Afghanistan, since the world’s attention is focused there, is a case in point. Were the United States and its allies seeking vengeance, they might share responsibility for one hundred times the number of deaths that were caused by the hijackers. All it requires is to let the drought take its course (aided by the incalcitrance of the Taliban leadership) and do nothing. It is the West’s apparently doing nothing that lies at the root of much of the hostility expressed by the world’s poor, particularly those schooled in the Muslim understanding of almsgiving (zakat, one of the five pillars of Islam).

It is not, however, the deaths that might be caused by neglect which are the subject of so many misgivings. The misplaced rhetoric of war, where the enemy is a concept rather than a nation, is seriously misunderstood, particularly in the Middle East and surrounding countries. The fear is that the word is being used to prepare us for the “collateral damage” that is deemed permissible in warfare, but not in the prosecution of justice. Sadly, the concept of bringing the organisers of the American attacks to justice has been swamped by this rhetorical and impractical assault on terrorism in general.

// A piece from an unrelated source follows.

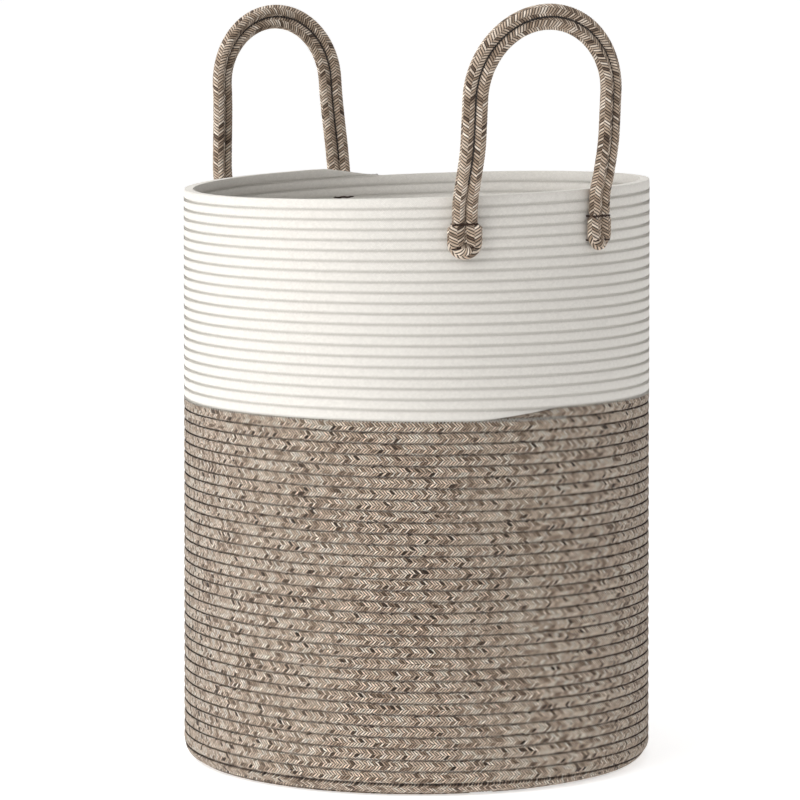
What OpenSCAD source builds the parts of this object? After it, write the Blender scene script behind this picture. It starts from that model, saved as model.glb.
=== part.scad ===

A useful parallel is the Oklahoma bombing, where the culprit turned out to be Timothy McVeigh, a white supremacist. Other supremacists exist, expressing similar degrees o f paranoid hostility to the American state, but the capture, trial and execution of McVeigh was enough. In general, governments prosecute deeds, not opinions. There is a distinction to be made between those who plot and carry out acts of terrorism and those who merely agree with them. The deaths of those in the World Trade Center and the Pentagon demand justice. The great monotheistic religions concur. But justice — away from the dead-or-alive world of the Wild West — demands the discipline of evidence, proof and a fair trial. The US government is rightly hawkish, but it should therefore emulate the hawk, which circles until it spots its prey, and then swoops on that alone.